The Cabinet that President-elect Barack Obama picked on a fast track has an unexpected opening, with New Mexico Gov. Bill Richardson, Obama's choice for commerce secretary, withdrawing under pressure of a federal investigation into how his political donors landed a lucrative transportation contract.
Richardson's withdrawal, first reported by NBC News' Andrea Mitchell, was the initial disruption of Obama's Cabinet process and the second "pay-to-play" investigation that has touched Obama's transition to the presidency. The president-elect has remained above the fray in both the case of arrested Illinois Gov. Rod Blagojevich and the New Mexico case.
Richardson insisted he would be cleared in a grand jury probe. But he and Obama said the investigation would have likely disrupted a timely nomination to a top economic post.
"I have concluded that the ongoing investigation also would have forced an untenable delay in the confirmation process," Richardson said in a statement. "Given the gravity of the economic situation the nation is facing, I could not in good conscience ask the president-elect and his administration to delay for one day the important work that needs to be done."
Obama spokesman Robert Gibbs said he expected a new commerce secretary would be chosen soon but didn't have a timetable. Gibbs denied that those tasked to look into Richardson's background missed something.

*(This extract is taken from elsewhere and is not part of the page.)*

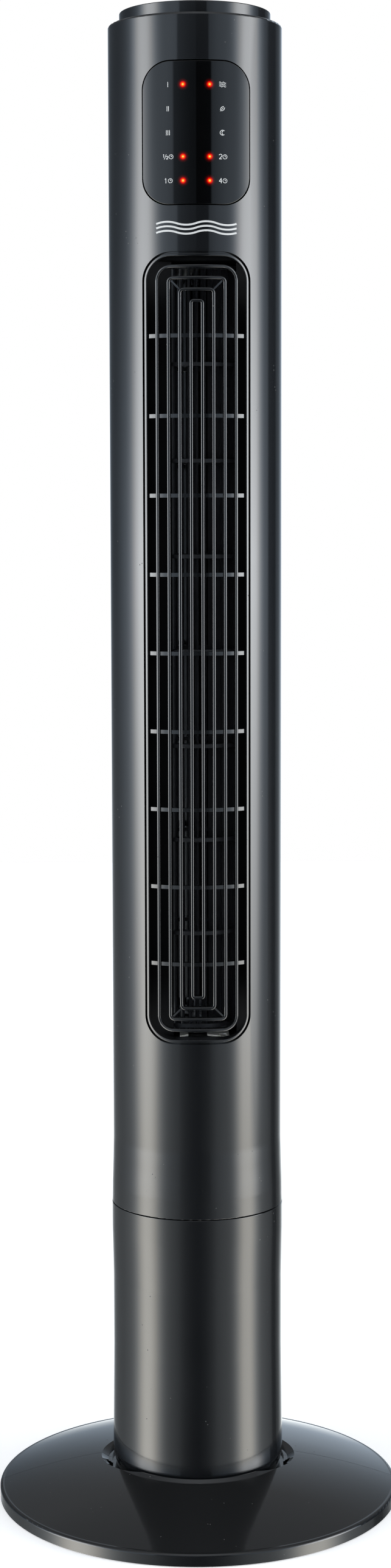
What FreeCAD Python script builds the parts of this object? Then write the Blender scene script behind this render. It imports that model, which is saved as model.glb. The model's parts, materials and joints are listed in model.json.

A senior Obama adviser said Richardson gave assurances before he was nominated last month he would come out fine in the investigation. But as the grand jury pursued the case, it became clear that confirmation hearings would be delayed at least six weeks until the investigation was complete, said the adviser, speaking on condition of anonymity about the discussions because they were private.
Aides to both men insisted Richardson made the decision to withdraw and was not pushed out by Obama. But one Democrat involved in discussions over the matter said transition officials became increasingly nervous during the last couple of weeks that the investigation could become an embarrassment to Obama, who ran on a clean government pledge.
Richardson spokesman Gilbert Gallegos said the governor believed the investigation would be resolved by this time, but decided to withdraw when it became clear it would not.
In a statement, Obama praised Richardson and said he accepted his withdrawal "with deep regret."
"It is a measure of his willingness to put the nation first that he has removed himself as a candidate for the Cabinet to avoid any delay in filling this important economic post at this critical time," Obama said. "Although we must move quickly to fill the void left by Governor Richardson's decision, I look forward to his future service to our country and in my administration."
Richardson ran against Obama in the Democratic presidential primary. He is one of the most prominent Hispanics in the Democratic Party, having served in Congress, and in the Clinton administration as ambassador to the United Nations and energy secretary. As governor he has kept up an international profile with a specialty in dealing with rogue nations. Obama also considered him for secretary of state.
Richardson said in his statement that he will remain as governor.
The announcement came ahead of Obama's Monday meetings with congressional leaders on a massive economic recovery bill he wants passed quickly. Obama transition officials said Richardson's withdrawal would not affect the stimulus plan because the Commerce Department was not heavily involved.
A person familiar with the investigation told The Associated Press that the grand jury is looking into possible "pay-to-play" dealings between CDR Financial Products and someone in a position to push the contract through the state of New Mexico.
State documents show CDR was paid a total of $1.48 million in 2004 and 2005 for its work on a transportation program.
In a statement issued Sunday night, CDR's chief executive, David Rubin, described Richardson as "an exceptionally able and dedicated public official, who was highly deserving of the opportunity to hold a cabinet-level position in the new Obama administration." Rubin also said CDR "adamantly doesn't practice pay-for-play under any circumstance on any playing field."
CDR and Rubin have contributed at least $110,000 to three political committees formed by Richardson, according to an AP review of campaign finance records.
Richardson ran against Obama in the Democratic presidential primary, but withdrew after a poor showing in the Iowa caucuses and New Hampshire primary.
He is one of the most prominent Hispanics in the Democratic Party, having served in Congress and as President Clinton's ambassador to the United Nations and energy secretary. As governor, he has kept up an international profile with a specialty in dealing with rouge nations. Obama also considered him to be secretary of state.
The largest donation, $75,000, was made by CDR in June 2004 — a couple of months after the transportation financing arrangement won state approval — to a political committee that Richardson established before the Democratic National Convention that year.
In the Illinois case, Blagojevich is accused of trying to sell the Senate seat that Obama gave up to become president. Obama and two of his top aides have been interviewed by the U.S. attorney's office pursuing the case but have denied any knowledge of such a scheme and have not been accused by prosecutors of any wrongdoing.